**TASK TO CARRY OUT:** Copy the listing below line for line, starting at its first line and ending with the line that has "return n.outputs[0]" in it. Add nothing.

--- START OF COLLECTED MATERIAL ---

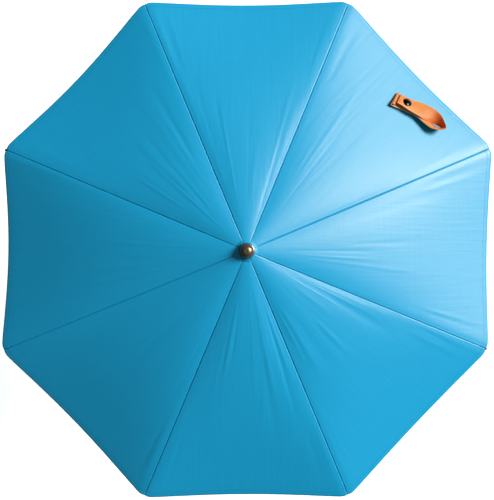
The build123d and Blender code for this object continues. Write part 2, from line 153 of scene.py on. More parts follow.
# ------------------------------------------------------------------ materials
def new_mat(name):
    m = bpy.data.materials.new(name)
    m.use_nodes = True
    nt = m.node_tree
    nt.nodes.clear()
    out = nt.nodes.new("ShaderNodeOutputMaterial")
    bsdf = nt.nodes.new("ShaderNodeBsdfPrincipled")
    nt.links.new(bsdf.outputs["BSDF"], out.inputs["Surface"])
    return m, nt, bsdf


def node(nt, kind, **props):
    n = nt.nodes.new(kind)
    for k, v in props.items():
        setattr(n, k, v)
    return n


def math_node(nt, op, a, b=None, c=None):
    n = nt.nodes.new("ShaderNodeMath")
    n.operation = op
    for i, v in enumerate((a, b, c)):
        if v is None:
            continue
        if isinstance(v, (int, float)):
            n.inputs[i].default_value = v
        else:
            nt.links.new(v, n.inputs[i])
    return n.outputs[0]


def mix_col(nt, fac, a, b, blend="MIX"):
    n = nt.nodes.new("ShaderNodeMix")
    n.data_type = "RGBA"
    n.blend_type = blend
    if isinstance(fac, (int, float)):
        n.inputs[0].default_value = fac
    else:
        nt.links.new(fac, n.inputs[0])
    for sock, v in ((n.inputs[6], a), (n.inputs[7], b)):
        if isinstance(v, tuple):
            sock.default_value = (*v, 1.0)
        else:
            nt.links.new(v, sock)
    return n.outputs[2]


def noise(nt, vec, scale, detail=2.0, rough=0.5):
    n = nt.nodes.new("ShaderNodeTexNoise")
    n.inputs["Scale"].default_value = scale
    n.inputs["Detail"].default_value = detail
    n.inputs["Roughness"].default_value = rough
    nt.links.new(vec, n.inputs["Vector"])
    return n.outputs["Fac"]


def ramp(nt, fac, stops):
    n = nt.nodes.new("ShaderNodeValToRGB")
    el = n.color_ramp.elements
    while len(el) < len(stops):
        el.new(0.5)
    for e, (p, c) in zip(el, stops):
        e.position = p
        e.color = (*c, 1.0) if len(c) == 3 else c
    nt.links.new(fac, n.inputs["Fac"])
    return n.outputs["Color"]


def bump(nt, height, strength, distance, normal=None):
    n = nt.nodes.new("ShaderNodeBump")
    n.inputs["Strength"].default_value = strength
    n.inputs["Distance"].default_value = distance
    nt.links.new(height, n.inputs["Height"])
    if normal is not None:
        nt.links.new(normal, n.inputs["Normal"])
    return n.outputs["Normal"]


CLOTH_BASE = (0.0, 0.475, 0.875)
KEY, KEY_AZ, KEY_EL = 3.92, 22.0, 38.0
FILL = 0.37
WORLD = 0.006
FLOOR_GLOW = 0.60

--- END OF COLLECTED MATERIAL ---

**IN RESPONSE:**
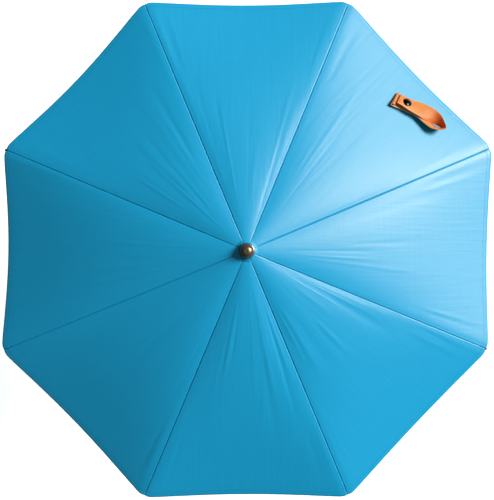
The build123d and Blender code for this object continues. Write part 2, from line 153 of scene.py on. More parts follow.
# ------------------------------------------------------------------ materials
def new_mat(name):
    m = bpy.data.materials.new(name)
    m.use_nodes = True
    nt = m.node_tree
    nt.nodes.clear()
    out = nt.nodes.new("ShaderNodeOutputMaterial")
    bsdf = nt.nodes.new("ShaderNodeBsdfPrincipled")
    nt.links.new(bsdf.outputs["BSDF"], out.inputs["Surface"])
    return m, nt, bsdf


def node(nt, kind, **props):
    n = nt.nodes.new(kind)
    for k, v in props.items():
        setattr(n, k, v)
    return n


def math_node(nt, op, a, b=None, c=None):
    n = nt.nodes.new("ShaderNodeMath")
    n.operation = op
    for i, v in enumerate((a, b, c)):
        if v is None:
            continue
        if isinstance(v, (int, float)):
            n.inputs[i].default_value = v
        else:
            nt.links.new(v, n.inputs[i])
    return n.outputs[0]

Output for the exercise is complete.